Além disso, desenvolvemos e avaliamos uma série de experimentos nos quais fornecíamos aos participantes duas posições alternativas sobre determinadas política públicas razoavelmente obscuras. Para alguns, indicávamos qual era a posição de PSDB e do PT, para outros não. A informação sobre a posição endossada pelos partidos fez com que partidários concordassem substancialmente mais com a posição do seu partido, em comparação com o grupo que não recebeu a informação. O efeito era praticamente idêntico para petistas e tucanos se nós indicássemos a posição de apenas um partido, ou de ambos. Isso sugere que simpatizantes do PSDB e do PT não só reconhecem seus partidos como atalho para formar suas próprias preferências, mas reconhecem o outro como um indicador negativo. Por fim, a atribuição das posições ao PT e PSDB não produz efeito sistemático nos não-partidários ou nos poucos partidários de outros partidos. 

A pergunta que fica é como e por que o PT foi o único partido no Brasil a criar uma ligação mais resiliente com eleitores. As explicações óbvias de "aparelhamento" ou "clientelismo" não dão conta do fenômeno, pois o PT cresceu quase que de forma contínua e já era o maior partido em termos de simpatizantes antes de chegar ao poder em 2002, e cresceu novamente depois que deixou o governo. Nós encontramos evidência quantitativa para a tese, já bastante difundida na literatura qualitativa, de que o partido cresceu, ao menos até 2002, acoplando-se a organizações da sociedade civil. Essa estratégia de "mobilizar os organizados", que não é diferente do que ocorreu na origem dos partidos de massa europeus, permitiu que o PT obtivesse não apenas eleitores, como os demais grandes partidos brasileiros, mas também simpatizantes. É possível que essa estratégia tenha sido relegada para um segundo plano nos anos em que o partido governou o Brasil, seja por decisões estratégicas de seus dirigentes, seja pelas contradições inerentes a ser governo e tentar representar a sociedade civil ao mesmo tempo. É possível também que o arrefecimento da estratégia tenha sido simplesmente fruto da simples escassez de mão de obra, afinal recursos humanos antes dedicados a construir o partido foram dirigidos para a tarefa de governar. 

Um aspecto importante que não é retratado na figura acima é que nem todos os não-partidários são iguais. Há, entre eles, um significativo grupo de eleitores que não simpatiza com nenhum partido, mas que antipatiza com alguma agremiação. De forma análoga ao que encontramos sobre os partidários, os antipartdários de fato não votam em candidatos do partido com o qual antipatizam, e tendem a discordar de posições políticas quando atribuídas a este partido.

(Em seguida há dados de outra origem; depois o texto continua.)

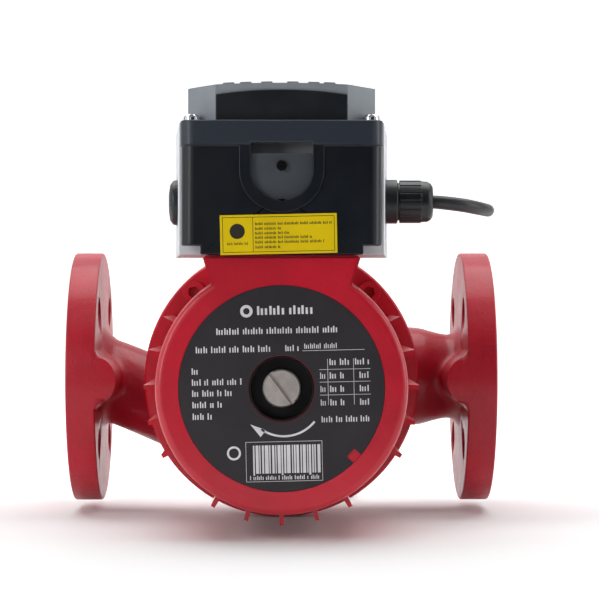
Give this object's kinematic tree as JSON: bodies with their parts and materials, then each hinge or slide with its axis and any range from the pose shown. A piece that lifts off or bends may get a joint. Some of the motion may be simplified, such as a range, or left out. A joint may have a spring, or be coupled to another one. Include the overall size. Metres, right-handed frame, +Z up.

Uma implicação prática desse resultado é que não é verdade que metade (ou mais) da população brasileira não tem preferências partidárias. Partidários e antipartidários, somados, sempre alcançaram cerca de 60% do eleitorado. 

Da mesma forma que a grande maioria dos simpatizantes partidários no Brasil é petista, a grande maioria do antipartidários é antipetista. Na verdade, os antipetistas formam o segundo maior grupo de partidários no Brasil, perdendo apenas para os petistas. Embora os dados sejam mais escassos para antipartidarismo do que para partidarismo, os que existem indicam que o antipetismo evoluiu pari passu com o petismo desde a década de 1990. Se, no início, a racionalização para o antipetismo era o medo da "baderna", a partir do início dos anos 2000 a justificava prevalente passou a ser corrupção. De forma bastante interessante, praticamente inexistem diferenças socioeconômicas claras entre petistas e antipetistas. O que os surveys permitem inferir é que os dois grupos divergem mais em relação a preferências por processos participativos e deliberativos, e apoio a sindicatos e outros aspectos “processuais” da democracia do que em preferências substantivas. Vemos diferenças clara na avaliação de programas fortemente atrelados a governos petistas, como Bolsa-Família e cotas para universidades, e também na avaliação do desempenho da economia durante os governos petistas. Essas diferenças, no entretanto, parecem ser uma racionalização que seguem a simpatia e antipatia existente, e não a causa dela.  Em conjunto, os dados sugerem que é possível que a origem da simpatia e antipatia ao PT venha menos do autointeresse ou de preferências políticas fortes, e que derive, pelo menos em parte, da combinação de experiências pessoais no contato com o partido em combinação com características psicológicas inatas. Mas estas ainda são hipóteses que carecem de verificação. 

O que não carece de verificação, no entanto, é que o PT é realmente um fenômeno único na história democrática do país. Entre um terço e metade do eleitorado brasileiro usa o PT como referência positiva ou negativa para a tomada de decisão e formação de preferências, e parece improvável que esta influência desaparecerá de uma hora para outra.